Mercury News: Garland is superb court nominee (Editorial). “Merrick Garland is a superb nomination by President Obama to fill Justice Antonin Scalia's seat on the U.S. Supreme Court.  The chief judge of the U.S. Court of Appeals for the District of Columbia circuit is a moderate who is widely respected by both Democrats and Republicans for his integrity, judgment, intellect and basic decency. It would be a irresponsible for Republicans in the U.S. Senate to withhold consideration of Garland's nomination for strictly political reasons.  Nearly 65 percent of Americans support the call for the U.S. Senate to hold hearings on the nomination. The failure to proceed only furthers the destructive gridlock that has sadly marked Congress' work during President Obama's tenure in the Oval Office.”

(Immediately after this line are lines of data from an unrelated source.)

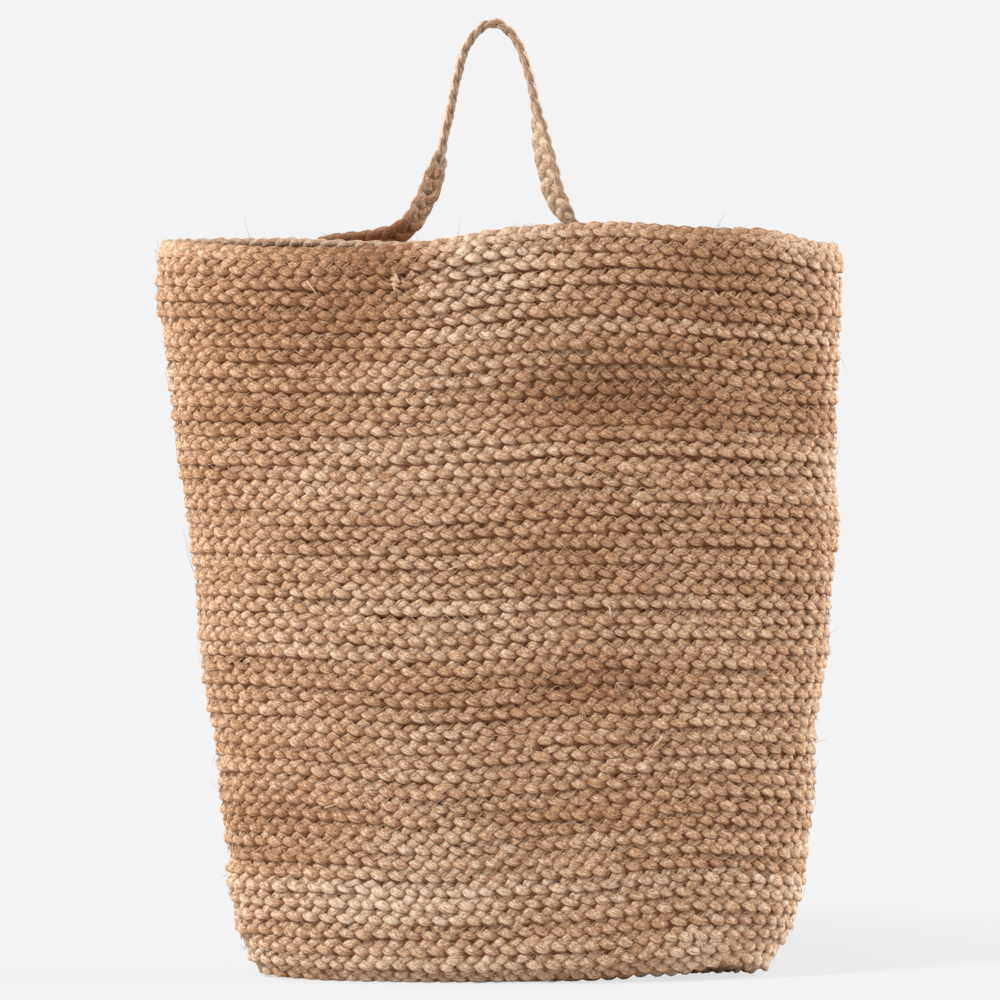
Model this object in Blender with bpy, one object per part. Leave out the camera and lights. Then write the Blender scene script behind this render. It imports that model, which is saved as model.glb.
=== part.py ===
"""Soft storage basket, coiled from flat plaited jute cord and hung by one plaited loop.

Metres, +Z up. The basket stands on its flat oval base, with the middle of that base at the
origin. Its broad front faces -Y and its handle rises from the back rim at +Y.
"""

import math

import bmesh
import bpy
import numpy as np
from mathutils import Vector

# The basket as it stands: outer sizes at the rim and where the wall meets the base corner
RIM_WIDTH = 0.430
RIM_DEPTH = 0.144
FOOT_WIDTH = 0.339
FOOT_DEPTH = 0.120
BASKET_HEIGHT = 0.456
FOOT_LEAN = 0.0104

# How many turns of plait each stretch of the coil has, and how the oval is shaped
WALL_COIL_TURNS = (8, 8, 8, 8, 8, 7)
RIM_TURNS = 1
CORNER_TURNS = 3
CORE_TURNS = 1
OVAL_POWER = 2.3
FLARE_POWER = 0.65
POINTS_ROUND = 40
TURNS_PER_INNER_POINT = 2

# The plait and the clearance between neighbouring pieces
BRAID_THICKNESS = 0.007
GROOVE_DEPTH = 0.0018
SEAM_GAP = 0.0003

# How the soft rim rises and falls from its mean height
FRONT_SAG = 0.0045
FRONT_SWELL = 0.016
BACK_LIFT = 0.0075
SIDE_LIFT = 0.002
SWELL_PLACE_SHARE = 0.34
SWELL_SPREAD_SHARE = 0.46
RIM_WAVE_POWER = 2.5

# How the soft sides wander from a straight flare: up, spread up, move towards +X
SIDE_WAVE = 0.0035
WHOLE_WAVE_SHARES = ((0.58, 0.13, 0.87), (0.30, 0.15, 0.82))
LEFT_WAVE_SHARES = (
    (0.92, 0.030, -1.00),
    (0.54, 0.080, 0.24),
    (0.32, 0.050, 0.55),
    (0.17, 0.035, 0.60),
)
RIGHT_WAVE_SHARES = (
    (0.61, 0.050, 0.91),
    (0.45, 0.050, 0.57),
    (0.34, 0.050, -0.95),
)

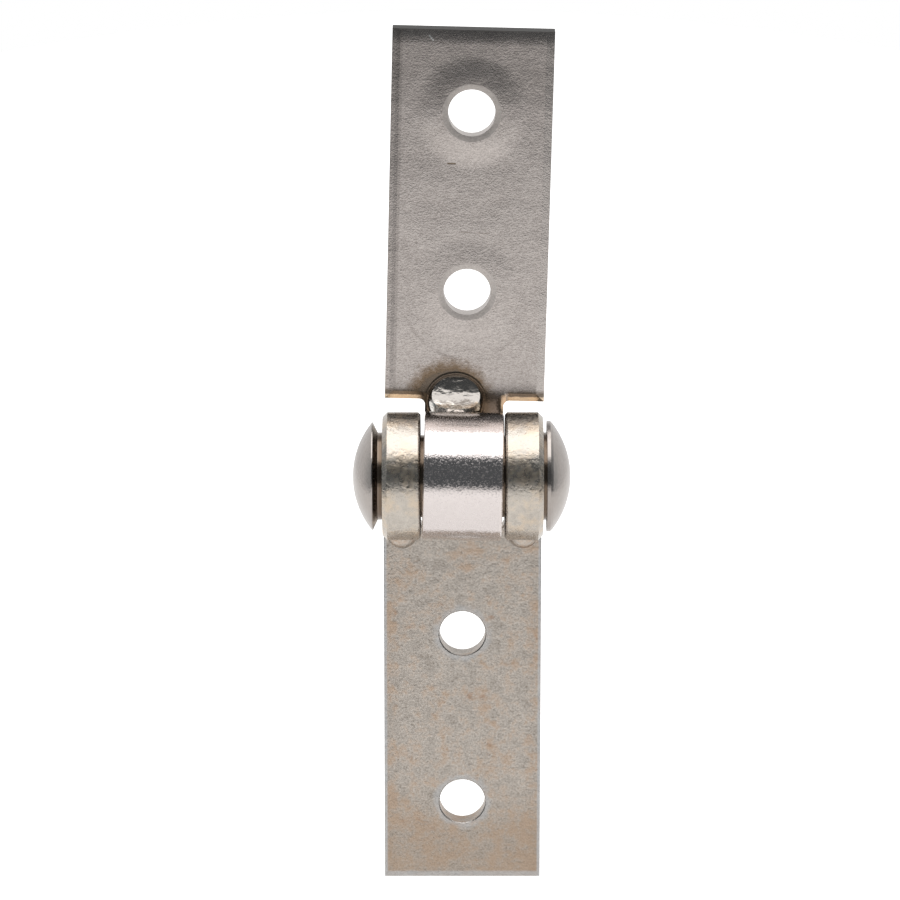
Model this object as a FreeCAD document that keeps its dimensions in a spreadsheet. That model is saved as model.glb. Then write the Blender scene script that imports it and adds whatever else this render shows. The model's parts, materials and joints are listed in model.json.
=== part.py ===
import FreeCAD, Part

import math
import os

import Sketcher
from FreeCAD import Placement, Rotation, Vector

# A strap hinge of two rolled steel leaves on one headed rivet, as fitted to folding doors.
# The rivet's axis is X and passes through the origin, and Z runs along the leaves.
# The front is -Y. Both leaves lie behind the rivet, flush with the back of the barrel.

os.makedirs("parts", exist_ok=True)
doc = FreeCAD.newDocument("folding_door_hinge")

# Driving sizes in millimetres, and one angle in degrees.
DRIVING = {
    "leaf_width": 30.0,
    "plate_thick": 4.0,
    "hole_across": 8.8,
    "hole_first": 33.5,
    "hole_pitch": 34.0,
    "hole_margin": 15.5,
    "shank_across": 15.4,
    "tongue_width": 14.8,
    "blade_lean": 1.4,
    "run_clear": 0.12,
    "side_clear": 0.2,
    "shoulder_clear": 0.24,
    "seam_gap": 0.3,
    "notch_round": 1.1,
    "punch_roll_wide": 1.5,
    "punch_roll_deep": 0.3,
    "ring_wide": 1.0,
    "ring_deep": 0.15,
    "side_bevel": 0.9,
    "notch_bevel": 0.45,
    "edge_break": 0.2,
    "weld_sink": 0.6,
    "weld_scoop": 5.4,
    "scoop_clear": 0.04,
    "tongue_weld_across": 10.4,
    "tongue_weld_rise": 0.1,
    "tongue_weld_side": 1.6,
    "cheek_weld_across": 5.9,
    "cheek_weld_rise": 1.6,
    "end_play": 0.15,
    "collar_lip": 0.2,
    "made_head_across": 20.8,
    "made_head_gap": 0.7,
    "made_head_band": 1.1,
    "made_head_dome": 3.4,
    "made_head_soft": 0.45,
    "set_head_across": 20.2,
    "set_head_gap": 0.9,
    "set_head_cone": 0.9,
    "set_head_edge": 0.2,
    "set_head_dome": 3.6,
}

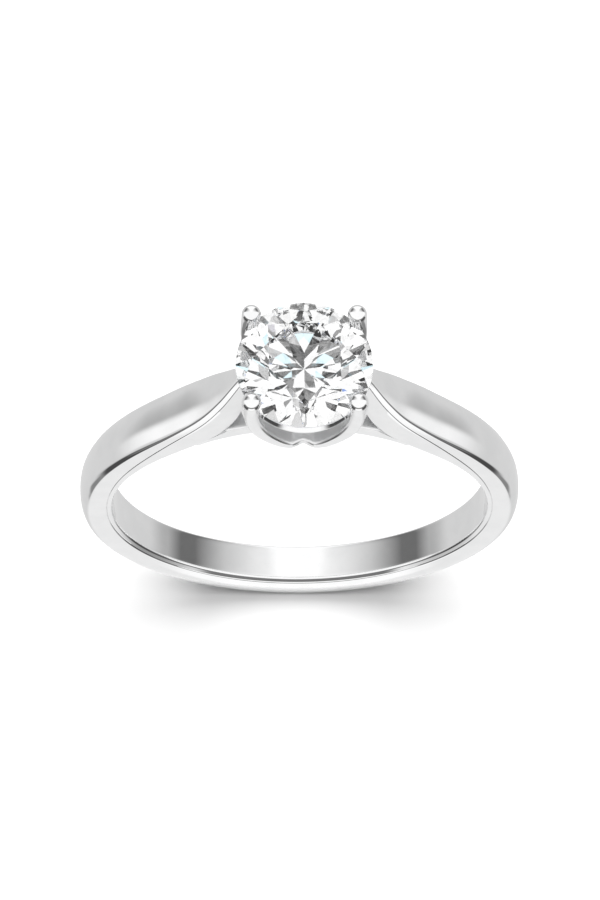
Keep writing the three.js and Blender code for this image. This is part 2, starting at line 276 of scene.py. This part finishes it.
def make_bridge():
    """The thin band under the head. Where the shoulders leave less room it thins out."""
    middle_width, end_width = BRIDGE_HALF_WIDTH
    outlines = []
    for signed in np.linspace(-BRIDGE_END, BRIDGE_END, 81):
        angle = abs(signed)
        room = CURVES[0](angle) + 0.01 if angle >= SHOULDER_TIP else BRIDGE_OUTER
        outer = min(BRIDGE_OUTER, room)
        width = middle_width + (end_width - middle_width) * (angle / BRIDGE_END)**2
        soft = min(BRIDGE_EDGE, (outer - FINGER_RADIUS) * 0.4)
        a, b = np.array([FINGER_RADIUS, width]), np.array([outer, width])
        mid_a, mid_b = np.array([FINGER_RADIUS, 0.0]), np.array([outer, 0.0])
        half = np.concatenate([
            line(mid_a, off(a, mid_a, soft), 5),
            bend(off(a, mid_a, soft), a, off(a, b, soft), 6),
            line(off(a, b, soft), off(b, a, soft), 4),
            bend(off(b, a, soft), b, off(b, mid_b, soft), 6),
            line(off(b, mid_b, soft), mid_b, 5), mid_b[None]])
        outlines.append(mirrored_outline(signed, half[:, 0], half[:, 1]))
    return mesh_object("bridge_band", *loft(outlines), sharp=50)


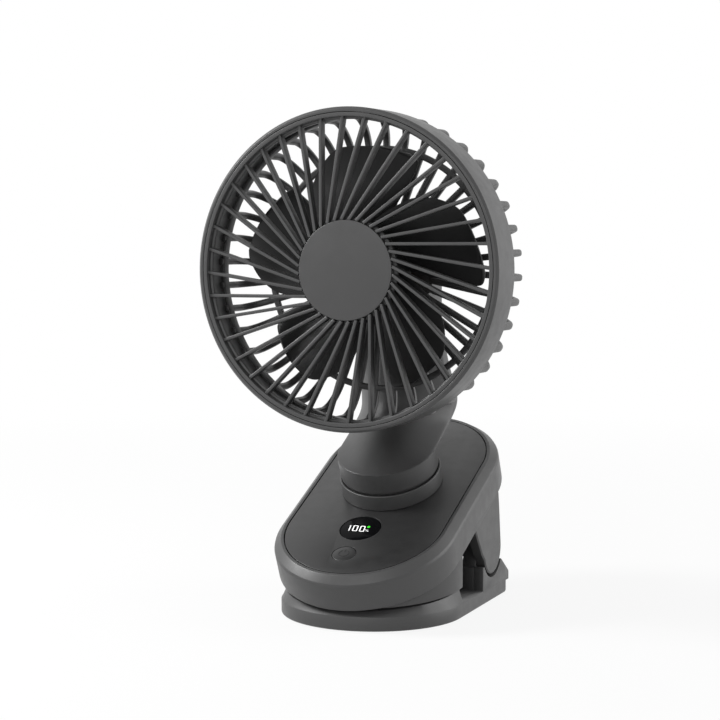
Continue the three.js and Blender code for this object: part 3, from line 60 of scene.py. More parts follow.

Ventura County Star: Republicans should not play politics with Supreme Court nominee (Editorial). “President Barack Obama has named an eminently qualified and highly respected judge, Merrick Garland, as his nominee to the U.S. Supreme Court.  If you read his background, if you look at the legal opinions he has written in the 18 years he has served on the U.S. Court of Appeals for the District of Columbia, you will find him to be a good person with a great legal mind.  He is a nominee that meets all of our criteria for someone who will raise the legal and intellectual level of the Supreme Court.  But he will not even get a hearing before the Senate until at least after the November election.  It is just one more partisan, divisive obstruction that is legitimately causing many people to worry about the fraying of our Constitution.  There has been, and always will be, politics involved in the nomination of Supreme Court justices. The American people elect a president to serve four-year terms. When there is an opening on the court during that term, the president selects a nominee who in all likelihood is politically as well as legally acceptable to the president. When we pick a president, that is what we expect.”